Toplumdaki kültür erozyonunun, toplumsal çürümenin en çarpıcı örneği… Halkın ilgi, beğeni ve değer yargılarının seviyesi…
Yıllardır bilgisi, görgüsü, milli ve dini değerleri aşağı çekilen toplumun, Recep İvedik’e ilgi göstermesi kadar doğal ne olabilir ki?
Recep İvedik’in bu kadar ilgi görmesi sosyolojik bir olaydır. Yıllardır belirli siyasilere gösterilen ilgi de aynı kaynaktan beslenmektedir.”
******************************
Toplumsal Depreme İktidarın Katkısı
Gerek ilmi araştırmalar ve gerekse Recep İvedik filmleri bize toplumsal depremin geleceğini işaret etmişlerdi. Ama “ahlaktan kopuk bir dindarlık” olabileceğine inananların getirdiği durum belli.
“İnsanlığımızdan utanacağımız” bu günlere gelirken, iktidarda tam bir nesildir “dindar/ alnı secdeye değen” bir kadronun olması ilginçtir.
Yaşanan anomi (kural tanımazlık) o hale geldi ki iktidarın Anayasaya ve Anayasa Mahkemesi kararlarına uymaması bile taraftarlarında hiçbir rahatsızlık yaratmıyor. Hatta en büyük ve tek büyük liderin sınırlanamaz gücünü görmekten bahtiyar oluyorlar.
“Bir defadan bir şey olmaz”, “çocuğun da rızası varmış” gibi gerekçelerle Kur’an Kurslarında, cemaat ve tarikatlarda yaşanan (tecavüz, çocuk yaşta evlendirme gibi) rezilliklere göz yummak hatta hoşgörü göstermek toplumsal depremin öncü sarsıntılarını görmemekti.
Taha Akyol’un tespitiyle “İktidar toplumu kutuplaştırarak, yandaşlarını kayırarak, kurumları zayıflatarak, adalete güveni sarsarak toplumda ‘norm’ kültürünün aşınmasına katkıda bulunuyor. Enflasyon ve ekonomik krizlerin anomiyi körüklediği de Durkheim’den beri bilinen bir gerçektir.”

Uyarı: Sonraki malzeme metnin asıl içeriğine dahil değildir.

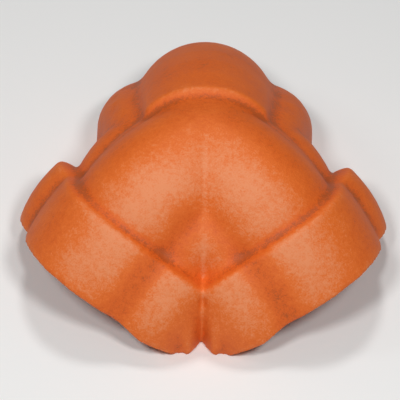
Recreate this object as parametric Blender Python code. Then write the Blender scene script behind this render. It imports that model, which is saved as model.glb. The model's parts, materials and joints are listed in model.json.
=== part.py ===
"""Three-way hip tile of fired clay: two hip arms and a ridge arm mitred into one hollow shell.

Metres, +Z up. The ridge arm points along +Y and the hip arms run out to the front on either
side of -Y. The centre of the junction is above the world origin until the tile is set down.
"""
import bpy
import bmesh
import numpy as np
from math import cos, radians, sin

# Section of an arm: a roll along the middle with a rounded shoulder on either side, the shoulders
# in the two corners beside the ridge arm a little wider than those in the front corner
ROLL_HALF_WIDTH = 0.0709
ROLL_RISE = 0.0499
SHOULDER_WIDTH = 0.0294
REAR_SHOULDER_GAIN = 0.0055
SHOULDER_HEIGHT = 0.0440
SHOULDER_FULLNESS = 1.10
VALLEY_FILLET = 0.0100
WALL = 0.0110

# Socket at the mouth of every arm: stepped out from the body, its roll and shoulders wider, and
# half way along a little fuller with rounder, narrower shoulders
SOCKET_STEP = 0.0109
SOCKET_BULGE = 0.0031
SOCKET_SPLAY = 0.0094
SOCKET_SHOULDER_GAIN = 0.0034
SOCKET_WAIST = 0.0030
WAIST_FULLNESS = 0.92
STEP_RUN = 0.0075

# Hip arms, measured along the curved line of the arm's base
HIP_SPREAD = radians(50.3)
HIP_LENGTH = 0.1728
HIP_BODY_LENGTH = 0.0863
HIP_START_SLOPE = radians(-10.8)
HIP_BODY_SLOPE = radians(43.4)
HIP_END_SLOPE = radians(40.4)
HIP_MOUTH_SLOPE = radians(43.9)

# Ridge arm, a little narrower than the hips and stepped out less
RIDGE_SHARE = 0.965
RIDGE_STEP = 0.0074
RIDGE_SPLAY = 0.0067
RIDGE_LENGTH = 0.1770
RIDGE_BODY_LENGTH = 0.0132
RIDGE_START_SLOPE = radians(15.2)
RIDGE_BODY_SLOPE = radians(16.8)
RIDGE_END_SLOPE = radians(35.6)
RIDGE_MOUTH_SLOPE = radians(39.2)

# How far the blending of two arms runs out from the mitre between them
MITRE_BLEND = 0.0700

# Facets
ROLL_FACETS = 8
FILLET_FACETS = 3
SHOULDER_FACETS = 7
BODY_RING_GAP = 0.0170
STEP_RINGS = 4
SOCKET_RINGS = 5
SOLVE_STEPS = 48
MERGE_GAP = 0.00005

CLAY_COLOUR = (0.60, 0.20, 0.07, 1.0)
CLAY_ROUGHNESS = 0.85


def smooth_step(share):
    """Rises from 0 to 1 with level ends."""
    s = np.clip(share, 0.0, 1.0)
    return s * s * (3.0 - 2.0 * s)


def hump(share):
    """Rises from 0 at either end to 1 in the middle."""
    s = np.clip(share, 0.0, 1.0)
    return 4.0 * s * (1.0 - s)


def fillet_corner(before, corner, after):
    """Points of a rounded corner, from the point before it to the point after it."""
    f = np.linspace(0.0, 1.0, FILLET_FACETS + 1)[:, None]
    return (1 - f) ** 2 * before + 2 * f * (1 - f) * corner + f ** 2 * after


def half_outline(share, inset, step=0.0, splay=0.0, gain=0.0, fullness=SHOULDER_FULLNESS):
    """Half a section from the crown down to the base, as across and height pairs."""
    half = ROLL_HALF_WIDTH * share + splay
    rise = ROLL_RISE * share
    top = SHOULDER_HEIGHT * share + step
    wide = (SHOULDER_WIDTH + gain) * share + step
    radius = (half ** 2 + rise ** 2) / (2.0 * rise)
    valley_turn = np.arcsin(half / radius)
    roll_turn = valley_turn - VALLEY_FILLET / radius
    turn = np.linspace(0.0, roll_turn, ROLL_FACETS + 1)
    roll = np.stack([radius * np.sin(turn), top + rise - radius * (1.0 - np.cos(turn))], 1)
    lead = VALLEY_FILLET / wide
    start = np.arccos(lead ** (1.0 / fullness))
    fall = np.linspace(start, 0.0, SHOULDER_FACETS + 1)
    shoulder = np.stack([half + wide * np.cos(fall) ** fullness,
                         top * np.sin(fall) ** fullness], 1)
    corner = fillet_corner(roll[-1], np.array([half, top]), shoulder[0])
    points = np.concatenate([roll, corner[1:-1], shoulder])
    along = np.gradient(points, axis=0)
    normal = np.stack([-along[:, 1], along[:, 0]], 1)
    normal[0] = (0.0, 1.0)
    normal[-1] = (1.0, 0.0)
    normal /= np.linalg.norm(normal, axis=1)[:, None]
    return points - normal * inset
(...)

Geleneksel sosyal değerlerimiz çözüldü. Yerine Batı’nın şehirleşme, sanayileşme ve bilgi toplumu olma sürecinde geliştirdiği gibi köklü ve sağlam normlar yerleştiremediğimiz açık. İktidar böyle bir ihtiyacın farkında bile değil. Bu durumda yaşadığımız toplumsal depremin devam edeceğini öngörebiliriz.